I will put up a test server later today and get you to hit it with your windows 2003 browser.

thanks for the offer.


floyd.yao added a comment - 22/Mar/07 06:50 PM

is it a bug caused by the new feature of jetty 6? recently i found it in redhat server also


Greg Wilkins added a comment - 24/Mar/07 10:08 AM

Thanks all for the information on this one! It does appear to be a JVM bug that is fixed in java6

I have finally been able to reproduce the problem and it is a real shocker!! It is like somebody designed a JVM
bug specifically to make life REALLY hard for the way Jetty uses NIO.

I can detect that the failure is occuring (select returns for no reason before timeout), and I can inspect every
channel in the select set. But unless I write something, they all look perfectly fine (and open) - so I have no
way of detecting which channel is the one that has been badly closed.

So the only solution that I have found is to cancel all keys that have zero interested ops and to recreate
them again when there are indeed needed again. This appears to be working, but the cancelled keys
appears to provoke a couple of issues in Jetty that assumed key valid == channel open

Anyway.... I am very close to a fix ( I think ) and currently I can't produce any failures. But I'm going to
sleep on it and test again in the morning to be doubly certain.

thanks again!


Greg Wilkins added a comment - 24/Mar/07 11:18 AM

I have checked in what I think is a resolution for this issue.

However, some more stress testing of the server is not required as some additional
instabilities may have been introduced as a result!

This will put back 6.1.2rc2 to the end of the month


Doug Daniels added a comment - 20/Jul/09 06:35 PM

I'm running JETTY 7.0.0pre5 Continuations and I'm running into this issue when running in a Redhat Linux VMWare environment. Is the 6.1.2rc2 resolution merged into the 7.0.0pre5 code?

We believe we are seeing the RST, ACK issue on our network, and we're seeing 2 threads causing100% CPU utilization:

"qtp0-9 - Acceptor0 SelectChannelConnector@0.0.0.0:8080" - Thread t@28
java.lang.Thread.State: RUNNABLE
at sun.nio.ch.EPollArrayWrapper.epollWait(Native Method)
at sun.nio.ch.EPollArrayWrapper.poll(EPollArrayWrapper.java:215)
at sun.nio.ch.EPollSelectorImpl.doSelect(EPollSelectorImpl.java:65)
at sun.nio.ch.SelectorImpl.lockAndDoSelect(SelectorImpl.java:69)

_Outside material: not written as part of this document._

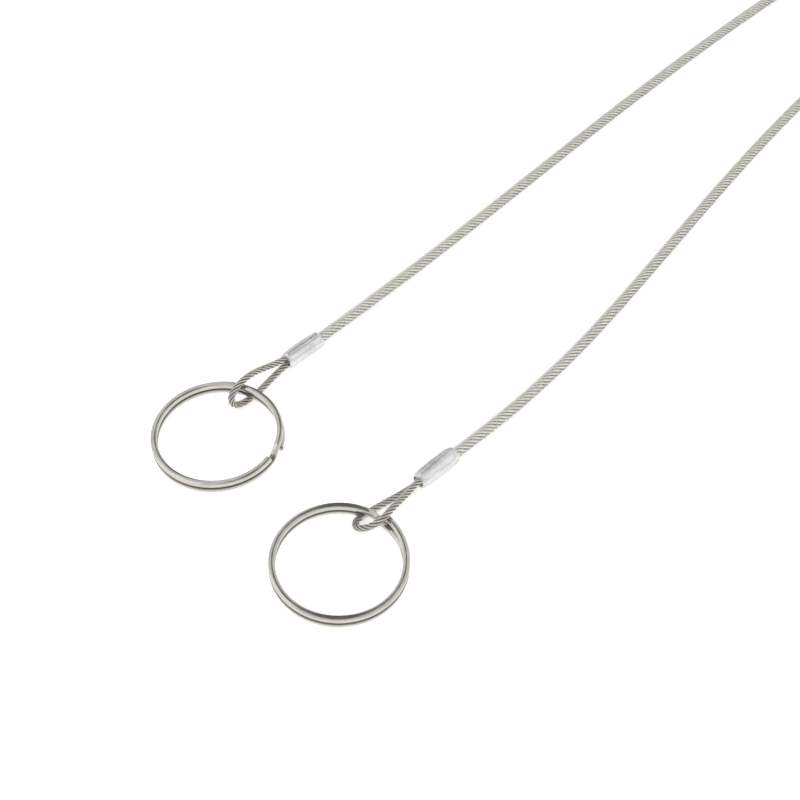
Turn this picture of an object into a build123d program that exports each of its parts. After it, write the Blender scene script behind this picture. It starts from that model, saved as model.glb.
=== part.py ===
from build123d import *
import math
import os

# Coated wire-rope lanyard with a split key ring in the eye at each end.
# Units are millimetres and +Z is up. The lanyard lies on the plane z = 0, with its two ends
# side by side and its eyes towards -Y. The origin is on that plane, under the middle of the
# rings, ferrules and eyes.

# ---- Driving dimensions -------------------------------------------------------------------

ROPE_D = 1.5  # bare stainless wire rope, 7x7
COAT_D = 2.6  # over the clear coat
ROPE_R = ROPE_D / 2
COAT_R = COAT_D / 2
OVERALL_LENGTH = 500.0  # eye tip to eye tip when pulled straight
LENGTH_TOLERANCE = 1.0

RING_OD = 28.0
RING_WIDTH = 1.4  # ring wire, measured along the ring's radius
RING_HEIGHT = 2.5  # both coils together
COIL_GAP = 0.04  # between the faces of the two coils
RING_EDGE_R = 0.3  # rounding of the ring wire's section
JOG_ANGLE = 16.0  # part of the turn where the wire steps from the top coil to the bottom one
COIL_ARC = 342.0  # each coil
SPRUNG_ARC = 60.0  # last part of one coil, which stands a little proud

FERRULE_RIM = 0.55  # rounding of the ferrule's two ends
FERRULE_BORE_GAP = 0.02  # between the pressed ferrule and the strands in it
FLASH_WIDTH = 0.5  # seam left by the press, along both sides
FLASH_PROUD = 0.12
FERRULE_MOUTH_R = 1.5  # shallow dish that the two legs come out of
FERRULE_MOUTH_DEPTH = 0.35
COAT_SEAT_DEPTH = 0.8  # counterbore that takes the coat's end
COAT_SEAT_GAP = 0.05

# Each end: x of the ferrule's axis, y of its mouth and of its cable end, and its radius.
FERRULE_A = {"x": -27.2, "mouth_y": 17.0, "end_y": 27.1, "radius": 2.0, "barrel": 0.05, "seam_deg": 62.0}
FERRULE_B = {"x": 17.6, "mouth_y": 13.0, "end_y": 23.9, "radius": 2.1, "barrel": 0.2, "seam_deg": 118.0}

# Each ring: centre, lean from flat, direction that it rises towards, where its wire steps
# between the coils (angles about +Z from +X), how much wider than the ring its sprung end
# curves, and whether it lies turned over.
RING_A = {"centre": (-21.2, -7.95), "lean": 3.9, "uphill": 105.0, "jog": 31.5, "spring": 0.9, "over": False}
RING_B = {"centre": (21.4, -13.1), "lean": 4.1, "uphill": 154.0, "jog": 94.0, "spring": 1.7, "over": True}

# Eye A, from the end of the tail in the ferrule, out over the ring, round the tip,
# back under the ring and into the ferrule.
EYE_A = [
    (-27.3, 23.4, 2.78),
    (-27.3, 16.2, 2.78),
    (-27.55, 13.2, 3.3),
    (-27.5, 10.0, 4.35),
    (-27.2, 6.9, 5.3),
    (-26.8, 3.9, 5.5),
    (-26.6, 1.8, 4.8),
    (-26.45, 0.5, 3.3),
    (-26.1, 0.45, 1.75),
    (-25.6, 1.6, 0.85),
    (-25.3, 3.6, 0.75),
    (-25.35, 6.4, 0.75),
    (-26.0, 9.8, 0.75),
    (-26.75, 13.6, 0.8),
    (-27.0, 17.0, 1.22),
    (-27.0, 22.4, 1.22),
]

# Eye B, the same way round.
EYE_B = [
    (18.0, 20.2, 2.9),
    (18.0, 12.3, 2.9),
    (18.8, 9.2, 3.3),
    (19.7, 5.9, 4.25),
    (20.55, 2.75, 5.15),
    (21.1, -0.05, 5.3),
    (20.8, -2.0, 4.55),
    (19.6, -3.2, 3.2),
    (17.9, -3.95, 1.9),
    (16.2, -3.75, 0.95),
    (15.2, -2.5, 0.75),
    (15.05, -0.5, 0.75),
    (15.55, 2.4, 0.75),
    (16.1, 5.8, 0.75),
    (16.75, 9.4, 0.8),
    (17.35, 13.1, 1.34),
    (17.35, 19.2, 1.34),
]

# The coated cable, from its seat in ferrule A, round the far bend, to its seat in ferrule B.
CABLE_ROUTE = [
    (-27.2, 26.7, 2.0),
    (-27.5, 36.0, 1.8),
    (-28.3, 47.0, 1.3),
    (-28.8, 61.0, 1.3),
    (-29.9, 79.0, 1.3),
    (-31.4, 101.0, 1.3),
    (-33.4, 129.0, 1.3),
    (-34.9, 157.0, 1.3),
    (-35.9, 184.0, 1.3),
    (-36.0, 209.0, 1.3),
    (-35.7, 229.2, 1.3),
    (-27.1, 237.8, 1.3),
    (-14.9, 237.8, 1.3),
    (-6.3, 229.2, 1.3),
    (-5.5, 207.5, 1.3),
    (-3.3, 179.0, 1.3),
    (0.1, 153.0, 1.3),
    (4.5, 127.0, 1.3),
    (9.3, 101.0, 1.3),
    (12.9, 81.0, 1.3),
    (15.6, 63.0, 1.3),
    (17.0, 46.0, 1.3),
    (17.65, 33.0, 1.9),
    (17.6, 23.5, 2.1),
]
LEAD_IN = 1.7  # straight stretch of bare rope in the ferrule, in line with the cable
ARC_SHARE = 0.45  # part of the shorter run that each bend takes up
MIN_BEND_RADIUS = 5 * COAT_D

# ---- Helpers ------------------------------------------------------------------------------


def bend_radii(points):
    """Radius of the arc at each inner point of a route, as large as its two runs allow."""
    radii = []
    for before, here, after in zip(points, points[1:], points[2:]):
        run_in = Vector(*here) - Vector(*before)
        run_out = Vector(*after) - Vector(*here)
        turn = math.radians(run_in.get_angle(run_out))
        radii.append(ARC_SHARE * min(run_in.length, run_out.length) / math.tan(turn / 2))
    return radii


def tube(path, radius, inner_radius=0.0):
    """A round solid along a path, hollow when an inner radius is given."""
    section = Plane(origin=path @ 0, z_dir=path % 0) * Circle(radius)
    if inner_radius > 0:
        section -= Plane(origin=path @ 0, z_dir=path % 0) * Circle(inner_radius)
    return sweep(section, path)


def report_volume(name, solid, area, length):
    """Print how far a swept solid's volume is from its section times its length."""
    print(f"{name}: volume {solid.volume:.2f}, section x length {area * length:.2f}")


# ---- Rope and coat ------------------------------------------------------------------------


def rounded_route(points):
    """A centre line of straight runs joined by tangent arcs."""
    return FilletPolyline(*points, radius=bend_radii(points))


def lead_in(cable_end, next_point):
    """A point in the ferrule on the line of the cable's first run."""
    end = Vector(*cable_end)
    return tuple(end - (Vector(*next_point) - end).normalized() * LEAD_IN)


# ---- Ferrules -----------------------------------------------------------------------------


def ferrule(spec, eye_points, axis_z):
    """A pressed sleeve: barrelled, rounded ends, a press seam each side, tight on the strands."""
    length = spec["end_y"] - spec["mouth_y"]
    radius = spec["radius"]
    slim = radius - spec["barrel"]
    outline = Polyline((0, 0), (slim - FERRULE_RIM, 0)) + ThreePointArc(
        (slim - FERRULE_RIM, 0), (slim - FERRULE_RIM * 0.293, FERRULE_RIM * 0.293), (slim, FERRULE_RIM)
    )
    outline += ThreePointArc((slim, FERRULE_RIM), (radius, length / 2), (slim, length - FERRULE_RIM))
    outline += ThreePointArc(
        (slim, length - FERRULE_RIM),
        (slim - FERRULE_RIM * 0.293, length - FERRULE_RIM * 0.293),
        (slim - FERRULE_RIM, length),
    )
    outline += Polyline((slim - FERRULE_RIM, length), (0, length), (0, 0))
    body = revolve(Plane.XY * make_face(outline), Axis.Y)

    seam_length = length - 4 * FERRULE_RIM
    seam = Box(2 * (radius + FLASH_PROUD), seam_length, FLASH_WIDTH)
    seam = fillet(seam.edges().filter_by(Axis.Y), FLASH_WIDTH * 0.3)
    body += Pos(0, length / 2, 0) * Rot(0, spec["seam_deg"], 0) * seam

    dish = Cone(FERRULE_MOUTH_R, FERRULE_MOUTH_R - FERRULE_MOUTH_DEPTH, 2 * FERRULE_MOUTH_DEPTH)
    body -= Rot(-90, 0, 0) * dish
    seat = Cylinder(COAT_R + COAT_SEAT_GAP, 2 * COAT_SEAT_DEPTH)
    body -= Pos(0, length, 0) * Rot(-90, 0, 0) * seat

    body = Pos(spec["x"], spec["mouth_y"], axis_z) * body
    bore_r = ROPE_R + FERRULE_BORE_GAP
    tail = rounded_route(eye_points[:3])
    standing = rounded_route(eye_points[-5:])
    return body - tube(tail, bore_r) - tube(standing, bore_r)


# ---- Split rings --------------------------------------------------------------------------


def ring_section(radius, height):
    """The ring wire's section, in the XZ plane, centred at the given radius and height."""
    coil_height = (RING_HEIGHT - COIL_GAP) / 2
    shape = RectangleRounded(RING_WIDTH, coil_height, RING_EDGE_R)
    return Plane(origin=(radius, 0, height), x_dir=(1, 0, 0), z_dir=(0, -1, 0)) * shape


def split_ring(spec):
    """Two flat coils of one wire, joined by a short step, lying with a slight lean."""
    mid_radius = (RING_OD - RING_WIDTH) / 2
    lift = (RING_HEIGHT + COIL_GAP) / 4  # height of each coil's centre from the ring's mid-plane

    # Angles run clockwise from above, from the step's upper end.
    top = Rot(0, 0, COIL_ARC) * revolve(ring_section(mid_radius, lift), Axis.Z, -COIL_ARC)
    plain_arc = COIL_ARC - SPRUNG_ARC
    bottom = Rot(0, 0, -JOG_ANGLE) * revolve(ring_section(mid_radius, -lift), Axis.Z, -plain_arc)

    sprung_axis = Axis((-spec["spring"], 0, 0), (0, 0, 1))
    sprung = revolve(ring_section(mid_radius, -lift), sprung_axis, -SPRUNG_ARC)
    bottom += Rot(0, 0, -JOG_ANGLE - plain_arc) * sprung

    # The step follows the ring's curve while it drops from one coil to the other.
    step_points = []
    for share, drop in ((0.0, 0.0), (0.25, 0.13), (0.5, 0.5), (0.75, 0.87), (1.0, 1.0)):
        angle = math.radians(-JOG_ANGLE * share)
        step_points.append(
            (mid_radius * math.cos(angle), mid_radius * math.sin(angle), lift * (1 - 2 * drop))
        )
    end_angle = math.radians(-JOG_ANGLE)
    step_path = Edge.make_spline(
        [Vector(*p) for p in step_points],
        tangents=[Vector(0, -1, 0), Vector(math.sin(end_angle), -math.cos(end_angle), 0)],
    )
    step = sweep(ring_section(mid_radius, lift), step_path, normal=(0, 0, 1))

    ring = top + bottom + step
    if spec["over"]:
        ring = Rot(180, 0, 0) * ring
    lean = math.radians(spec["lean"])
    centre_z = RING_OD / 2 * math.sin(lean) + RING_HEIGHT / 2 * math.cos(lean)
    uphill = spec["uphill"]
    ring = Rot(0, 0, spec["jog"]) * ring
    ring = Rot(0, 0, uphill) * Rot(0, -spec["lean"], 0) * Rot(0, 0, -uphill) * ring
    return Pos(*spec["centre"], centre_z) * ring


# ---- Assembly -----------------------------------------------------------------------------

cable = rounded_route(CABLE_ROUTE)
cable_radii = bend_radii(CABLE_ROUTE)
print("cable bend radii:", [round(r, 1) for r in cable_radii])
assert min(cable_radii) >= MIN_BEND_RADIUS

eye_a_points = EYE_A + [lead_in(CABLE_ROUTE[0], CABLE_ROUTE[1]), CABLE_ROUTE[0]]
eye_b_points = EYE_B + [lead_in(CABLE_ROUTE[-1], CABLE_ROUTE[-2]), CABLE_ROUTE[-1]]
eye_a_path = rounded_route(eye_a_points)
eye_b_path = rounded_route(eye_b_points)
print("eye A bend radii:", [round(r, 1) for r in bend_radii(eye_a_points)])
print("eye B bend radii:", [round(r, 1) for r in bend_radii(eye_b_points)])

parts = {
    "cable_coat": tube(cable, COAT_R, ROPE_R),
    "rope_core": tube(cable, ROPE_R),
    "rope_eye_a": tube(eye_a_path, ROPE_R),
    "rope_eye_b": tube(eye_b_path, ROPE_R),
    "ferrule_a": ferrule(FERRULE_A, eye_a_points, CABLE_ROUTE[0][2]),
    "ferrule_b": ferrule(FERRULE_B, eye_b_points, CABLE_ROUTE[-1][2]),
    "key_ring_a": split_ring(RING_A),
    "key_ring_b": split_ring(RING_B),
}

rope_area = math.pi * ROPE_R**2
report_volume("cable_coat", parts["cable_coat"], math.pi * COAT_R**2 - rope_area, cable.length)
report_volume("rope_core", parts["rope_core"], rope_area, cable.length)
report_volume("rope_eye_a", parts["rope_eye_a"], rope_area, eye_a_path.length)
report_volume("rope_eye_b", parts["rope_eye_b"], rope_area, eye_b_path.length)

reach_a = CABLE_ROUTE[0][1] - parts["rope_eye_a"].bounding_box().min.Y
reach_b = CABLE_ROUTE[-1][1] - parts["rope_eye_b"].bounding_box().min.Y
overall = reach_a + cable.length + reach_b
print(f"coated cable {cable.length:.1f}, eye tip to eye tip {overall:.1f}")
assert abs(overall - OVERALL_LENGTH) < LENGTH_TOLERANCE

os.makedirs("parts", exist_ok=True)
for name, solid in parts.items():
    export_step(solid, f"parts/{name}.step")
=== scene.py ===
import math

import bmesh
import bpy
import numpy as np
from mathutils import Matrix, Vector, noise


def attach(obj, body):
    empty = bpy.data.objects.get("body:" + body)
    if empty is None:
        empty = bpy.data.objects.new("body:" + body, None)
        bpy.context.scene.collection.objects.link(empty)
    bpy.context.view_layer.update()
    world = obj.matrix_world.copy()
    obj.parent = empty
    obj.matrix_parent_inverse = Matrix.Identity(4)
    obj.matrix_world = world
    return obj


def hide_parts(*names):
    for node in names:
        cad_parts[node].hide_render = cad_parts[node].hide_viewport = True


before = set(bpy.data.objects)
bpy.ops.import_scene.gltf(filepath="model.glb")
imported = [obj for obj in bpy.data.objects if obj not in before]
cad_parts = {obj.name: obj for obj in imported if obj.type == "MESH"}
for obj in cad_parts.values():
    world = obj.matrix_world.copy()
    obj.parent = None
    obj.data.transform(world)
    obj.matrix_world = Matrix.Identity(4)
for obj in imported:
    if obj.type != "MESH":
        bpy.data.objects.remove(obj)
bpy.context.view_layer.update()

# Coated wire-rope lanyard with a split key ring in the eye at each end. All lengths are metres.

# ---- Sizes, as in the CAD design --------------------------------------------------------------

MM = 0.001
ROPE_R = 0.75 * MM
COAT_R = 1.3 * MM

RING_OD_R = 14.0 * MM
RING_WIDTH = 1.4 * MM
RING_MID_R = RING_OD_R - RING_WIDTH / 2
RING_HEIGHT = 2.5 * MM
COIL_GAP = 0.04 * MM
JOG_ANGLE = math.radians(16.0)
COIL_ARC = math.radians(342.0)
SPRUNG_ARC = math.radians(60.0)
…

  • locked sun.nio.ch.Util$1@46f8d1d0
  • locked java.util.Collections$UnmodifiableSet@1cfc87b7
  • locked sun.nio.ch.EPollSelectorImpl@67454dc9
    at sun.nio.ch.SelectorImpl.select(SelectorImpl.java:80)
    at org.mortbay.io.nio.SelectorManager$SelectSet.doSelect(SelectorManager.java:403)
    at org.mortbay.io.nio.SelectorManager.doSelect(SelectorManager.java:174)
    at org.mortbay.jetty.nio.SelectChannelConnector.accept(SelectChannelConnector.java:123)
    at org.mortbay.jetty.AbstractConnector$Acceptor.run(AbstractConnector.java:698)
    at org.mortbay.thread.QueuedThreadPool$PoolThread.run(QueuedThreadPool.java:520)

"qtp0-8 - Acceptor1 SelectChannelConnector@0.0.0.0:8080" - Thread t@27
java.lang.Thread.State: RUNNABLE
at sun.nio.ch.EPollArrayWrapper.epollWait(Native Method)
at sun.nio.ch.EPollArrayWrapper.poll(EPollArrayWrapper.java:215)
at sun.nio.ch.EPollSelectorImpl.doSelect(EPollSelectorImpl.java:65)
at sun.nio.ch.SelectorImpl.lockAndDoSelect(SelectorImpl.java:69)

  • locked sun.nio.ch.Util$1@f79455e
  • locked java.util.Collections$UnmodifiableSet@697ea809
  • locked sun.nio.ch.EPollSelectorImpl@17b49fcf
    at sun.nio.ch.SelectorImpl.select(SelectorImpl.java:80)
    at org.mortbay.io.nio.SelectorManager$SelectSet.doSelect(SelectorManager.java:403)
    at org.mortbay.io.nio.SelectorManager.doSelect(SelectorManager.java:174)
    at org.mortbay.jetty.nio.SelectChannelConnector.accept(SelectChannelConnector.java:123)
    at org.mortbay.jetty.AbstractConnector$Acceptor.run(AbstractConnector.java:698)
    at org.mortbay.thread.QueuedThreadPool$PoolThread.run(QueuedThreadPool.java:520)

Greg Wilkins added a comment - 20/Jul/09 06:47 PM

Doug,

the jetty-7 development has moved to eclipse and the latest release is a 7.0.0.RC1, which has handling for these JVM bugs.